Tasman anchored at the islands when searching for water. As it was the Twelfth Night feast of the Epiphany, the day the biblical three kings known as the wise men visited Christ the child, he named the islands accordingly. Tasman also named the northern tip of the North Island Cape Maria van Diemen, after the wife of Anthony van Diemen, Governor-General of the Dutch East Indies (now Indonesia). These are the only two geographic features in New Zealand to retain the names given to them by Abel Tasman. Tasman found the islands to be inhabited by Māori, but since 1840 they have been uninhabited. The Māori population probably never exceeded 100.

In 1945, G. T. S. Baylis made an amazing discovery on Three Kings when he found the last remaining specimen anywhere of a tree which is now called Pennantia baylisiana, a Kaikomako. It was recognised internationally as the world’s rarest and thus most endangered tree. Extremely careful propagation in New Zealand has resulted in the species being reliably established, but it continues to be carefully monitored. The islands were made a wildlife sanctuary in 1995. Other plants endemic to the islands include Tecomanthe speciosa and Elingamita johnsonii.

The Three Kings group falls into two subgroups with four main inhospitable islands and a number of smaller rocks on a submarine plateau called King Bank which rises out of extremely deep water. The surrounding sea has very clear visibility and contains teeming fish life, attracting hundreds of divers. Another attraction is the wreck of the Elingamite which foundered there on November 9 1902.

King Group

  • With 4.04 km² Great Island or King Island, known to Māori as Ohau or Manawatawhi, is by far the largest. A northeastern peninsula, with an area of about 1 km², is almost cut off by a 200 m wide but more than 80 m high isthmus formed by North West Bay and South East Bay. The island reaches an elevation of 295 m in the western part, while the peninsula is up to 184 m high near its western cliffs. The island plays an important part in the traditional Māori belief that the spirits of dead Māori return to their Pacific homeland of Hawaiki. Near Cape Reinga on the mainland, sometimes translated as the underworld, is a gnarled Pōhutukawa tree reputed to be more than 800 years old. The spirits journey to the tree and down its roots into the sea bed.
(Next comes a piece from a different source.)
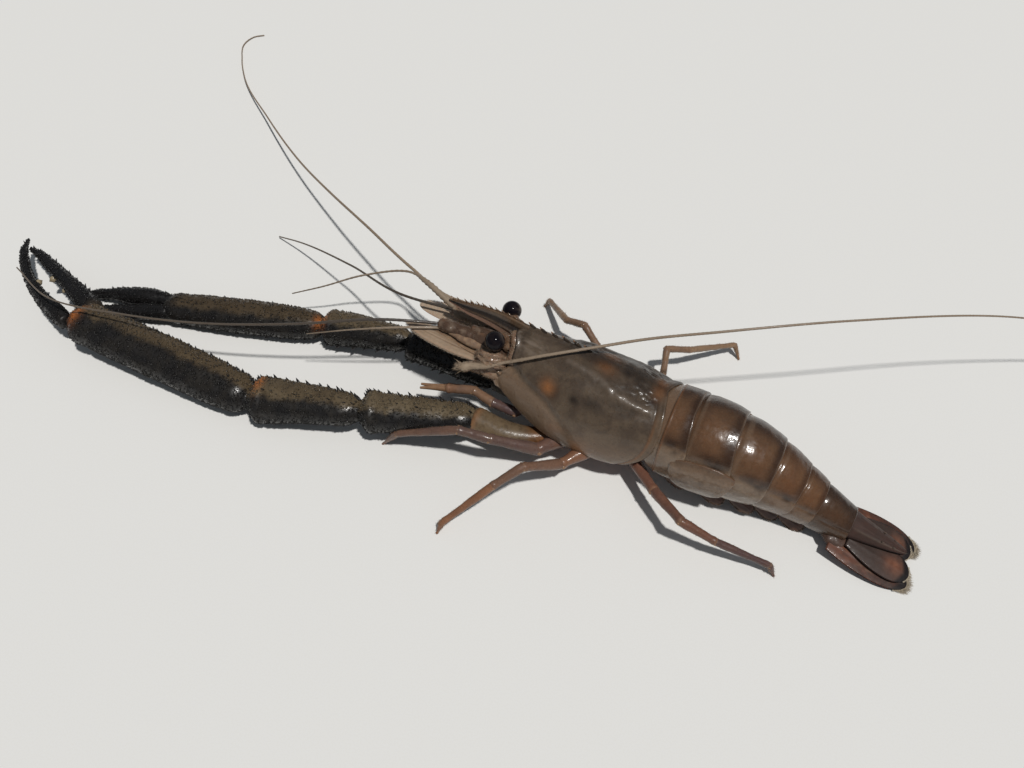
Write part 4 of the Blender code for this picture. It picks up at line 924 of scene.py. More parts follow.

They surface again on Ohau where they say a last farewell to New Zealand before going on to Hawaiki.
  • North East Island, about 1 km northeast of Great Island, is 0.10 km² in size and reaches a height of 111 m.
  • Farmers Rocks, 0.8 km east of Great Island, are 5 meters high and just a few hundred square meters in size.

Southwest Group

  • South West Island, with 0.38 km² the second largest of the Three Kings Islands, is 207 m high and is located about 4.5 km southwest of Great island.
  • The Princes Islands, about seven small islets and numerous rocks with a total area of about 0.2 km², start 600 m west of Southwest Island and stretch about 1.8 km east-west. The northeastern islet is the highest with 106 m.
  • West Island, at 0.16 km² the third largest island, is 500 m southwest of the westernmost of the Princes Islands. It is 177 m high.